I am grateful to the hon. Lady, a fellow Shropshire MP, for giving way. Part of my constituency used to be her constituency, and she will know that there are lots of small rural businesses that rely on connectivity, not just broadband but cellular connectivity and being able to take and make telephone calls. Will the hon. Lady join me in calling on the Minister—as I previously have done—to ensure that Ofcom requires greater transparency and integrity in the data that the mobile companies are providing to all our constituents and, more importantly, that Ofcom is more robust and takes action when it thinks that the data is not as accurate as it could be?
The right hon. Gentleman, my constituency neighbour, makes an extremely good point. The quality of the data is critical. One of the recommendations of the APPG is exactly that: to ensure that data is reliable and that Ofcom can challenge it where they know that it is inadequate.
There is a huge difference in which areas are considered to be without “good” voice capability. Ofcom disputes Streetwave’s findings because of the methodology that it used, but the experience of those of us who live in rural areas suggests that it is Ofcom that is wrong. It is no good telling people that their service is good when their own phone is telling them that it not. Unless Ofcom establishes clear requirements to define the quality of service that networks must deliver, how can we ensure real regulatory accountability?
Put simply, Ofcom and the Government must do more. I welcome the Government’s recognition of the need to improve coverage reporting in the statement of strategic priorities that it published yesterday, but at the moment we do not have the information that we need.
I do not know about you, Madam Deputy Speaker, but I think people in rural areas are sick to death of being told to believe that they have never had it so good, discounting their own daily experience. Last year, Ofcom increased the accuracy of its mapping data by zoning in on smaller areas.

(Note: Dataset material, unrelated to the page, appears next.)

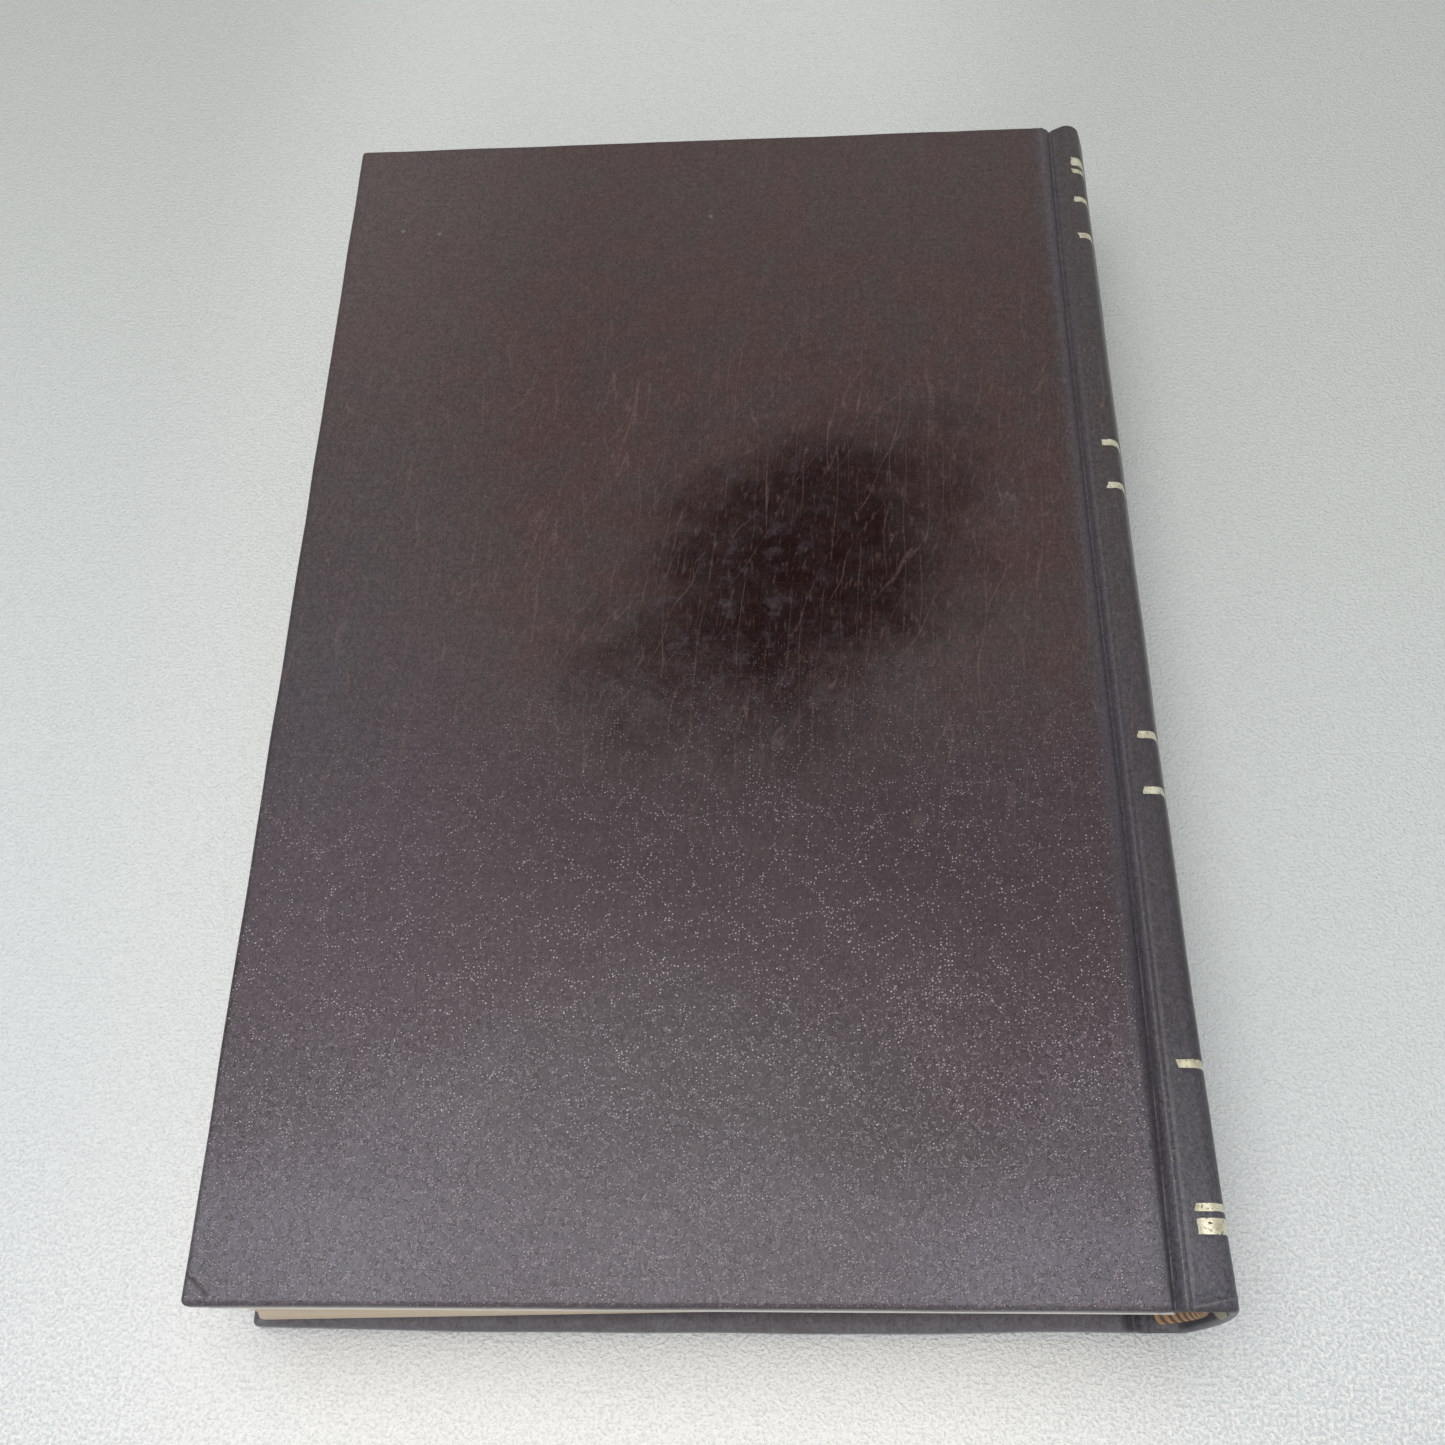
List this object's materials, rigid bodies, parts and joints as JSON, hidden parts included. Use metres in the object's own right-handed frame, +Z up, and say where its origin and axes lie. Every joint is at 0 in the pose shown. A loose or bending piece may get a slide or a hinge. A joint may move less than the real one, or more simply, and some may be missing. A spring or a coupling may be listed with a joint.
{
  "type": "prayer book",
  "caption": "Thick hardback prayer book in dark grained leatherette, with grooved joints, gilt lines over the spine, end bands and folded paper sections.",
  "frame": {"origin": "centre of the footprint, on the face the closed book rests on (the outside of its lower cover)", "axes": "+X towards the spine, +Y towards the head of the pages, +Z up through the closed book; the tail edge faces -Y"},
  "size_m": [0.164, 0.245, 0.0371],
  "materials": {
    "leatherette": "semi-gloss",
    "binder_board": "matt",
    "endpaper": "matt",
    "lining_paper": "matt",
    "page_paper": "matt",
    "cloth": "matt",
    "band_silk": "satin",
    "gilt": "worn satin"
  },
  "bodies": {
    "bottom_cover": {"bottom_board": "binder_board", "bottom_leather": "leatherette", "bottom_joint_leather": "leatherette", "bottom_pastedown": "endpaper", "bottom_flyleaf": "endpaper", "section_01": "page_paper"},
    "section_02": {"section_02": "page_paper"},
    "section_03": {"section_03": "page_paper"},
    "section_04": {"section_04": "page_paper"},
    "section_05": {"section_05": "page_paper"},
    "section_06": {"section_06": "page_paper"},
    "spine": {"spine_leather": "leatherette", "spine_strip": "binder_board", "spine_lining": "lining_paper", "mull": "cloth", "head_band": "band_silk", "tail_band": "band_silk", "sewing_tape_1": "cloth", "sewing_tape_2": "cloth", "sewing_tape_3": "cloth", "sewing_tape_4": "cloth", "gilt_line_01": "gilt", "gilt_line_02": "gilt", "gilt_line_03": "gilt", "gilt_line_04": "gilt", "gilt_line_05": "gilt", "gilt_line_06": "gilt", "gilt_line_07": "gilt", "gilt_line_08": "gilt", "gilt_line_09": "gilt", "gilt_line_10": "gilt", "gilt_line_11": "gilt"},
    "upper_block": {"top_joint_leather": "leatherette", "top_flyleaf": "endpaper", "section_12": "page_paper"},
    "section_07": {"section_07": "page_paper"},
    "section_08": {"section_08": "page_paper"},
    "section_09": {"section_09": "page_paper"},
    "section_10": {"section_10": "page_paper"},
    "section_11": {"section_11": "page_paper"},
    "top_cover": {"top_board": "binder_board", "top_leather": "leatherette", "top_pastedown": "endpaper"}
  },
  "joints": [
    {"name": "book_open", "type": "hinge", "parent": "bottom_cover", "child": "spine", "pos_m": [0.0817, 0, 0.0003], "axis": [0, -1, 0], "range_deg": [-90, 0]},
    {"name": "upper_half_turn", "type": "hinge", "parent": "spine", "child": "upper_block", "pos_m": [0.0817, 0, 0.0368], "axis": [0, -1, 0], "range_deg": [-90, 0]},
    {"name": "top_cover_open", "type": "hinge", "parent": "upper_block", "child": "top_cover", "pos_m": [0.0713, 0, 0.0373], "axis": [0, 1, 0], "range_deg": [0, 175]},
    {"name": "section_02_slip", "type": "slide", "parent": "bottom_cover", "child": "section_02", "axis": [1, 0, 0], "range_m": [0, 0.0039]},
    {"name": "section_03_slip", "type": "slide", "parent": "bottom_cover", "child": "section_03", "axis": [1, 0, 0], "range_m": [0, 0.0077]},
    {"name": "section_04_slip", "type": "slide", "parent": "bottom_cover", "child": "section_04", "axis": [1, 0, 0], "range_m": [0, 0.0115]},
    {"name": "section_05_slip", "type": "slide", "parent": "bottom_cover", "child": "section_05", "axis": [1, 0, 0], "range_m": [0, 0.0153]},
    {"name": "section_06_slip", "type": "slide", "parent": "bottom_cover", "child": "section_06", "axis": [1, 0, 0], "range_m": [0, 0.0191]},
    {"name": "section_07_slip", "type": "slide", "parent": "upper_block", "child": "section_07", "axis": [1, 0, 0], "range_m": [0, 0.0191]},
    {"name": "section_08_slip", "type": "slide", "parent": "upper_block", "child": "section_08", "axis": [1, 0, 0], "range_m": [0, 0.0153]},
    {"name": "section_09_slip", "type": "slide", "parent": "upper_block", "child": "section_09", "axis": [1, 0, 0], "range_m": [0, 0.0115]},
    {"name": "section_10_slip", "type": "slide", "parent": "upper_block", "child": "section_10", "axis": [1, 0, 0], "range_m": [0, 0.0077]},
    {"name": "section_11_slip", "type": "slide", "parent": "upper_block", "child": "section_11", "axis": [1, 0, 0], "range_m": [0, 0.0039]}
  ],
  "couplings": [
    {"joint": "upper_half_turn", "follows": "book_open", "ratio": 1},
    {"joint": "section_02_slip", "follows": "book_open", "m_per_rad": -0.0024192},
    {"joint": "section_03_slip", "follows": "book_open", "m_per_rad": -0.0048383},
    {"joint": "section_04_slip", "follows": "book_open", "m_per_rad": -0.0072575},
    {"joint": "section_05_slip", "follows": "book_open", "m_per_rad": -0.0096766},
    {"joint": "section_06_slip", "follows": "book_open", "m_per_rad": -0.012096},
    {"joint": "section_07_slip", "follows": "book_open", "m_per_rad": -0.012096},
    {"joint": "section_08_slip", "follows": "book_open", "m_per_rad": -0.0096766},
    {"joint": "section_09_slip", "follows": "book_open", "m_per_rad": -0.0072575},
    {"joint": "section_10_slip", "follows": "book_open", "m_per_rad": -0.0048383},
    {"joint": "section_11_slip", "follows": "book_open", "m_per_rad": -0.0024192}
  ]
}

However, if network operators do not have accurate data about the areas that need improvement —and we think that they do not—then investment is unlikely to be put into the areas of greatest need.
The shared rural network initiative, which has delivered, I have to say, no noticeable improvement in my area, involved the then four mobile network operators spending half a billion of their money to end partial notspots, based on the Ofcom data that has now been superseded and that we all suspect is a bit on the dodgy side.
EE—the same company as BT and Openreach—already had an extensive network of mobile masts, and it met its obligations in advance of the June 2024 deadline for the shared rural network, while other operators experienced delays. Some of the causes of delays are difficult to overcome. It is difficult to get planning permission for a new mast; there is a lack of planning resource in local authorities; there are logistical challenges to building masts in remote and rural areas; and there are issues over access to land.
Another part of the problem was that EE did not share access to its masts, because it failed to reach agreement with the other mobile network operators. That was a commercial negotiation into which I do not have insight, but the reality is that better coverage could have been achieved simply through effective equipment sharing. My Bill, the Access to Telecommunications Networks Bill, sought to fix the problem by requiring telecommunications companies to share their equipment; penalising them if they did not; and, in areas where they did not, requiring people to be enabled to roam between networks. We are all familiar with that issue if we have travelled in Europe.